Come fare ad illuminare storie come queste nel Paese? Non hai la sensazione che anche nei talk più sensibili tali reportage siano solo uno spicchio di informazione deformata e spesso folklorica da cui allontanarsi il prima possibile per tornare a parlare d’altro in studio?

Ad agire deve essere la politica, chiaramente il giornalista ha il dovere di raccontare. Il reportage ha sempre meno spazio in tv. Piazzapulita è ancora un luogo in cui è possibile un racconto televisivo della realtà. un posto in cui si è avuto il coraggio di affrontare anche temi complessi, come quello del risparmio tradito e dei crac delle banche. Ma anche dove il reportage sociale, non sempre premiante negli ascolti, ha trovato spazio, come nel caso del racconto sulla Sla.

È più facile in tv parlare di alcuni temi? Non senti che la tv sia oggi più favorita nell’innovazione rispetto ad altri mezzi, quali quelli cartacei o il web?

Ringrazio chi apre finestre sulla realtà.

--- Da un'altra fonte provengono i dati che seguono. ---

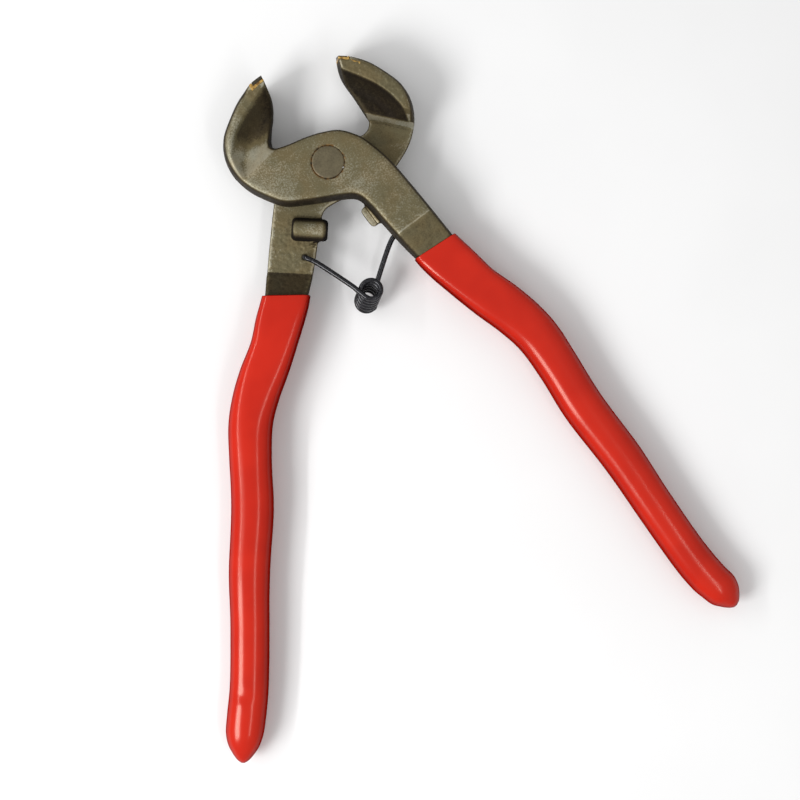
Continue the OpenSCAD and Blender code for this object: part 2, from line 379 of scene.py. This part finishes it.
def body_field(step, low, high, side="front"):
    """Signed distance, roughly, of the forging before the seat and bores are cut."""
    axes = grid_of(step, low, high)
    x, y = np.meshgrid(axes[0], axes[1], indexing="ij")
    from_tip = ramp(-x, 3.5, 8.5)
    fall = back_fall(x, y, from_tip)
    top = outer_face(x, y, fall)
    bottom = mating_face(x, y, fall)

    # Hammer marks by the lug, and the slight unevenness of a forged skin
    marks = np.exp(-((x - 3.3) / 1.0) ** 2 - ((y + 23.0) / 1.2) ** 2)
    bottom = bottom - 0.42 * marks * np.sin(7 * y + 2 * x)
    face = ramp(y, 8, 16) + ramp(-y, 14, 18)
    top = top - 0.05 + 0.035 * rough(x.shape, 0.5 / step, 3) * face
    bottom = bottom + 0.05 + 0.045 * rough(x.shape, 0.28 / step, 4) * face

    # Side walls with draft, but ground flat by the cutting edge, where the corners are sharp too
    z = axes[2][None, None, :]
    sharp = ((1 - from_tip) * ramp(y, 22, 27))[:, :, None]
    ground = (ramp(x, -15, -1) * ramp(y, 18, 27))[:, :, None] * (z > MID)
    outline_d = signed_distance(outline_of(side), x, y)[:, :, None]
    walls = outline_d + DRAFT * (1 - ground) * np.abs(z - MID)
    field = smax(walls, above(top, z, step), 1.7 - 1.5 * sharp)
    field = smax(field, -above(bottom, z, step), 0.7 - 0.5 * sharp)

    # The lug, with nothing in front of its flat where it passes the shank's inner edge
    x, y = x[:, :, None], y[:, :, None]
    field = smin(field, lug_field(x, y, z), 0.9)
    in_front = np.maximum(np.maximum(x - 1.0, np.abs(y - LUG_Y) - 4.5), 7.9 - z)
    return np.maximum(field, -in_front)


def forging_field(step, low, high, side):
    """The body with its tip seat, rivet bore and spring hole."""
    field = body_field(step, low, high, side)
    x, y, z = np.meshgrid(*grid_of(step, low, high), indexing="ij", sparse=True)
    seat = np.maximum(TIP_END - BRAZE_T - x, TIP_FLOOR - BRAZE_T - y)
    field = np.maximum(field, -seat)
    field = np.maximum(field, RIVET_R + RIVET_GAP - np.hypot(x, y))
    hole = np.hypot(x - HOOK[0], y - HOOK[1]) - HOLE_R[side]
    return np.maximum(field, -np.maximum(hole, z - MATE - HOLE_DEPTH))


def blurred(field, passes):
    """The field averaged with its neighbours, several times over."""
    for _ in range(passes):
        for axis in range(3):
            field = (np.roll(field, 1, axis) + 2 * field + np.roll(field, -1, axis)) / 4
    return field


def sample(grid, low, step, points):
    """Trilinear values of the grid at the points."""
    f = (points - np.array(low)) / step
    i = np.clip(np.floor(f).astype(int), 0, np.array(grid.shape) - 2)
    t = f - i
    total = 0
    for corner in np.ndindex(2, 2, 2):
        weight = np.prod(np.where(corner, t, 1 - t), axis=1)
        j = i + np.array(corner)
        total = total + weight * grid[j[:, 0], j[:, 1], j[:, 2]]
    return total


def thinned(points, faces, ratio):
    """Points, faces and normals of the mesh after collapsing edges down to a ratio of its faces."""
    raw = add_mesh("raw", points / MM, faces)
    raw.modifiers.new("thin", "DECIMATE").ratio = ratio
    mesh = bpy.data.meshes.new_from_object(raw.evaluated_get(bpy.context.evaluated_depsgraph_get()))
    co = np.array([v.co for v in mesh.vertices])
    normals = np.array([v.normal for v in mesh.vertices])
    kept = [tuple(f.vertices) for f in mesh.polygons]
    old = raw.data
    bpy.data.objects.remove(raw)
    bpy.data.meshes.remove(old)
    bpy.data.meshes.remove(mesh)
    return co, kept, normals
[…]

Io lavoro con la telecamera e vivo della trasversalità del mezzo. Trovare gli spazi è la sfida di oggi. Il servizio filmato ti permette di aprire una finestra sulle tante realtà dimenticate d’Italia, ti consente di uscire dallo studio e di portare una fetta del paese dentro le case degli italiani. E’ sempre premiante.

Alessio Lasta è giornalista e inviato di “Piazzapulita”, La7. Ha realizzato inchieste e reportage per Rai, Mediaset e La7, da “Mi manda Raitre” a “L’ultima parola”, da “La Gabbia” a “Ballarò, oltre a numerosi servizi per Tg4 e Tg5. Per la televisione ha raccontato l’Italia degli ultimi e quella dei furbetti, la crisi del Nordest e il crac delle banche. Ha vinto diversi premi giornalistici, tra cui il premio “Ilaria Alpi”, “L’anello debole” e il premio “Giornalisti del Mediterraneo”.